» **INSTRUCTIONS FOR THE TASK**: Please report every line from the material that contains the word "joints".

» **RECORDS PROVIDED**:
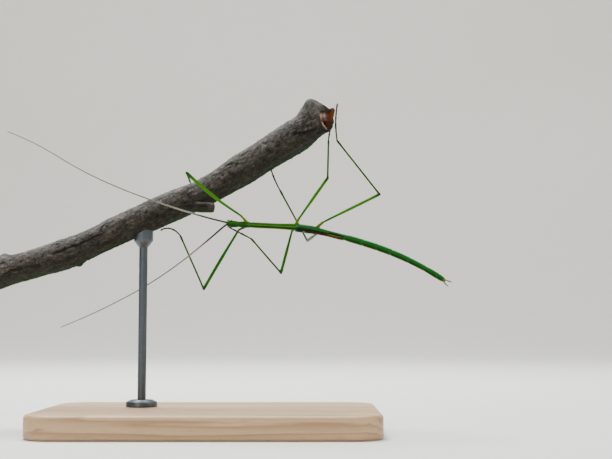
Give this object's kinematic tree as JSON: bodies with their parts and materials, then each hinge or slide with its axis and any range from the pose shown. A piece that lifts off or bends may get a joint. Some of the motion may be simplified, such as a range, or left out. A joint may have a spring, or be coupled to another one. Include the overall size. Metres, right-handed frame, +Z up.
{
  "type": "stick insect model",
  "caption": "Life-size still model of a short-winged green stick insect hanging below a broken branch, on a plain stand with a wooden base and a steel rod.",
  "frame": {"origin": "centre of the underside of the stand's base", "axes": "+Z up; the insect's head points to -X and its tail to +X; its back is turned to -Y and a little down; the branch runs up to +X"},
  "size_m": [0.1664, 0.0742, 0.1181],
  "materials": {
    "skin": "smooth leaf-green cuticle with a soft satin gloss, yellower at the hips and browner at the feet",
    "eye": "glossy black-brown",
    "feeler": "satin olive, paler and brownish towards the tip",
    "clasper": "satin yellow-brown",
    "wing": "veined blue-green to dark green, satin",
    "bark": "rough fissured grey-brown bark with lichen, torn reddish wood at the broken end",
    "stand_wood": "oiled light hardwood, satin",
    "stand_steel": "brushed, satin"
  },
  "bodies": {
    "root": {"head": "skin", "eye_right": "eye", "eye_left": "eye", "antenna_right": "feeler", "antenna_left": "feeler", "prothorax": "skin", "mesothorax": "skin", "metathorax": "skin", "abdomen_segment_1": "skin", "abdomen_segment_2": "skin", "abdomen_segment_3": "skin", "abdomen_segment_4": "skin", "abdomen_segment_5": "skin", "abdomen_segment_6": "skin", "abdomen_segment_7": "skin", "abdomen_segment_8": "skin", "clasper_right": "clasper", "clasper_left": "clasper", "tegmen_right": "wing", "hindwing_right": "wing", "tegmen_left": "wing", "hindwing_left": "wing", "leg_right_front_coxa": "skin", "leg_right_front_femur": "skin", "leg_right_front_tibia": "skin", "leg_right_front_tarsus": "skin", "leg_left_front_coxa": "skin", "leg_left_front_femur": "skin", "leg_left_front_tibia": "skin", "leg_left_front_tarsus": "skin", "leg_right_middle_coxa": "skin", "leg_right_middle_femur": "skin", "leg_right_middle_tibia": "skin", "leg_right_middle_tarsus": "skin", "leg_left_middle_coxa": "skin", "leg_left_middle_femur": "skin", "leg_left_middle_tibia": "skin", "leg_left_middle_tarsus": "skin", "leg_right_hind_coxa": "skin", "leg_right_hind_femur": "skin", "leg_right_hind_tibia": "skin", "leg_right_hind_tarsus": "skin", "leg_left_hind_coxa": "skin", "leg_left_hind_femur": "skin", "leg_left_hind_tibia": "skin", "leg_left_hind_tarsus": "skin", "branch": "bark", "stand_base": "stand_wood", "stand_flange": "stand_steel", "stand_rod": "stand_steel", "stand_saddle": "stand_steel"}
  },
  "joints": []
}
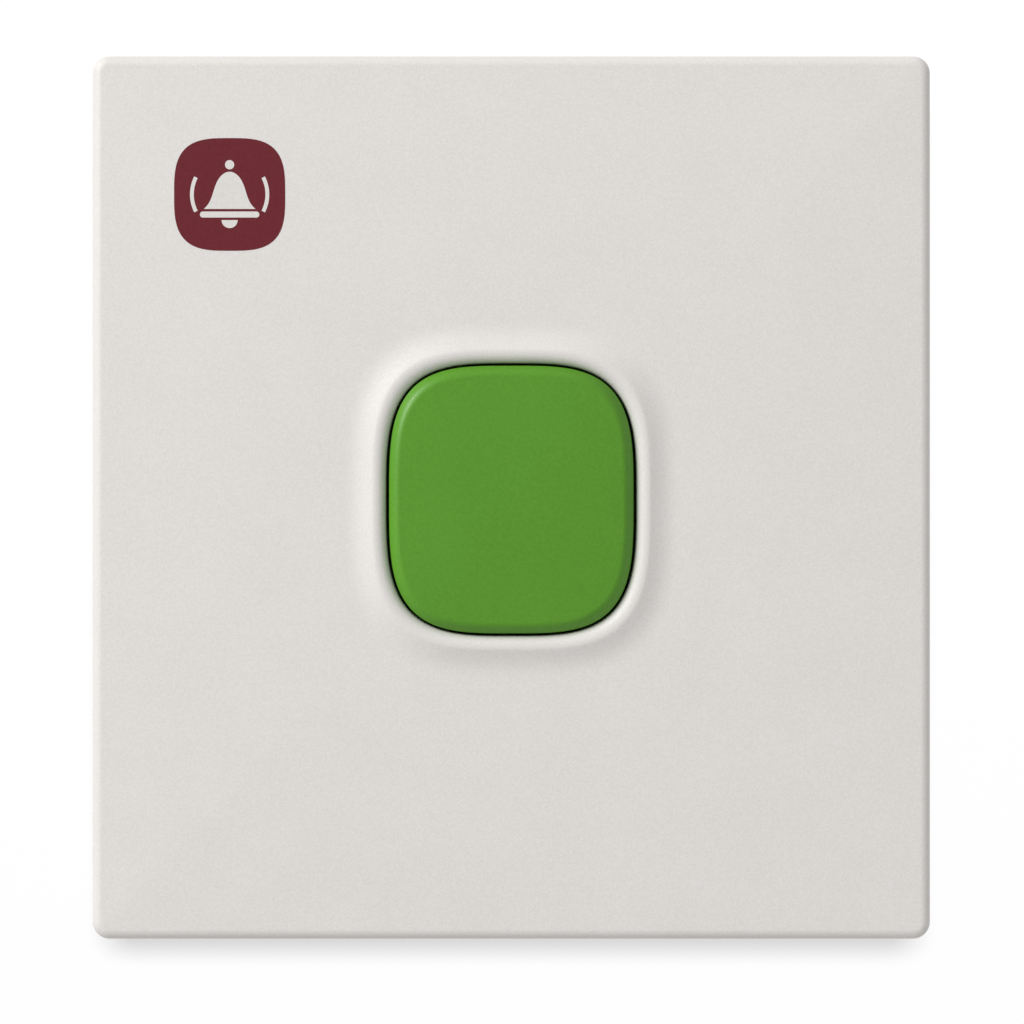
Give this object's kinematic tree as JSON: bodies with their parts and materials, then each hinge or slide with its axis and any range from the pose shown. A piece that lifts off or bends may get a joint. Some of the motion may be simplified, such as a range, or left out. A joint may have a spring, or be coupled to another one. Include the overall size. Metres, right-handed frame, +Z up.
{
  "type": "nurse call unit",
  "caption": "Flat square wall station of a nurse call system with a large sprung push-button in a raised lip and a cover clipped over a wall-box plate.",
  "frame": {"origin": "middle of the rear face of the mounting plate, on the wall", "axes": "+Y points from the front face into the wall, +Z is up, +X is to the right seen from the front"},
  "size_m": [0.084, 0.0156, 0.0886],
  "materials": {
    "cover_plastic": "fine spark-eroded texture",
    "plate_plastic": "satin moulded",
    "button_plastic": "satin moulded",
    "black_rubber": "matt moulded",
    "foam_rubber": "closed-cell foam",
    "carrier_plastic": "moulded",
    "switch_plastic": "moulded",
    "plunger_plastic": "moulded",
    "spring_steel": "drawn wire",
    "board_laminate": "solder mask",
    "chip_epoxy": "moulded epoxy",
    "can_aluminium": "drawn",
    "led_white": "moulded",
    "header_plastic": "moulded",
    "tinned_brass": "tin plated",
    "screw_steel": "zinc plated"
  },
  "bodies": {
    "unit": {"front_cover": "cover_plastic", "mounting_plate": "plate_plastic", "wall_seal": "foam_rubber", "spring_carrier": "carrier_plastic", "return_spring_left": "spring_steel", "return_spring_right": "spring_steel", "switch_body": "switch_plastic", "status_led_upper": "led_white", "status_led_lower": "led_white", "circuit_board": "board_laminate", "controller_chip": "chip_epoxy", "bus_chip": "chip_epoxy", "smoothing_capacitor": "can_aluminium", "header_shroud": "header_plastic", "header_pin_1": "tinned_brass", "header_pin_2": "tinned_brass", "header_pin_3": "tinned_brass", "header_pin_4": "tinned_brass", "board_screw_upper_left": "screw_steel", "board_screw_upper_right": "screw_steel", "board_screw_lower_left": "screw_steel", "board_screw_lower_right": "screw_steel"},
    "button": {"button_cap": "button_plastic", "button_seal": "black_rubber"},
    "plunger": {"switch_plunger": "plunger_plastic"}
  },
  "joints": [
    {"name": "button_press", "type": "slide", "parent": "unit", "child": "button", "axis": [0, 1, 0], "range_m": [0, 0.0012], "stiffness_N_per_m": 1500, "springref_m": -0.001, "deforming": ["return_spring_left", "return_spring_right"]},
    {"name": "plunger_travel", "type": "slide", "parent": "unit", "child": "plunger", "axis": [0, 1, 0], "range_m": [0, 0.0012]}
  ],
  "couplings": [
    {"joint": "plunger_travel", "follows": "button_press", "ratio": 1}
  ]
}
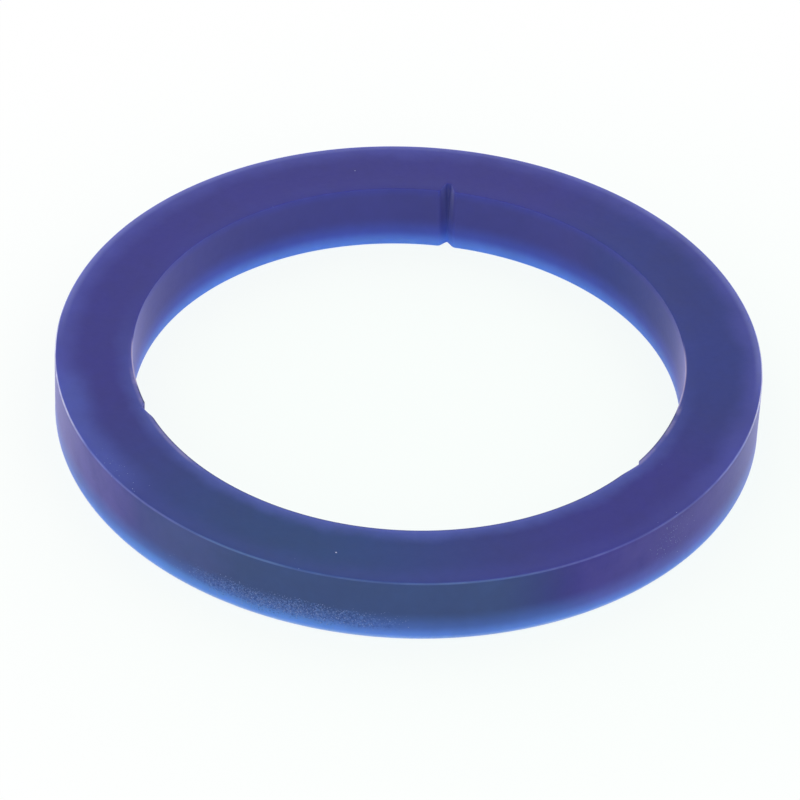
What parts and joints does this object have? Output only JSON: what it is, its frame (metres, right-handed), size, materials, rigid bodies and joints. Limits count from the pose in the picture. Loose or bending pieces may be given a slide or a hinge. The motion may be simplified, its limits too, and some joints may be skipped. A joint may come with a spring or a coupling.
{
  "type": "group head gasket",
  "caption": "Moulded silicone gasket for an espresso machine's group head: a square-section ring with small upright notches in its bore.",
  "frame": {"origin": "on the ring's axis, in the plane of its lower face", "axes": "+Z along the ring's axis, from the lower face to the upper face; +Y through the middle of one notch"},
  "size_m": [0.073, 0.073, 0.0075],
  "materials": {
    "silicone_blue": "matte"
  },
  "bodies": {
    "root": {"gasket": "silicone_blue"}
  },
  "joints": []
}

» **THE OUTPUT**:
  "joints": []
  "joints": [
What parts and joints does this object have? Output only JSON: what it is, its frame (metres, right-handed), size, materials, rigid bodies and joints. Limits count from the pose in the picture. Loose or bending pieces may be given a slide or a hinge. The motion may be simplified, its limits too, and some joints may be skipped. A joint may come with a spring or a coupling.
  "joints": []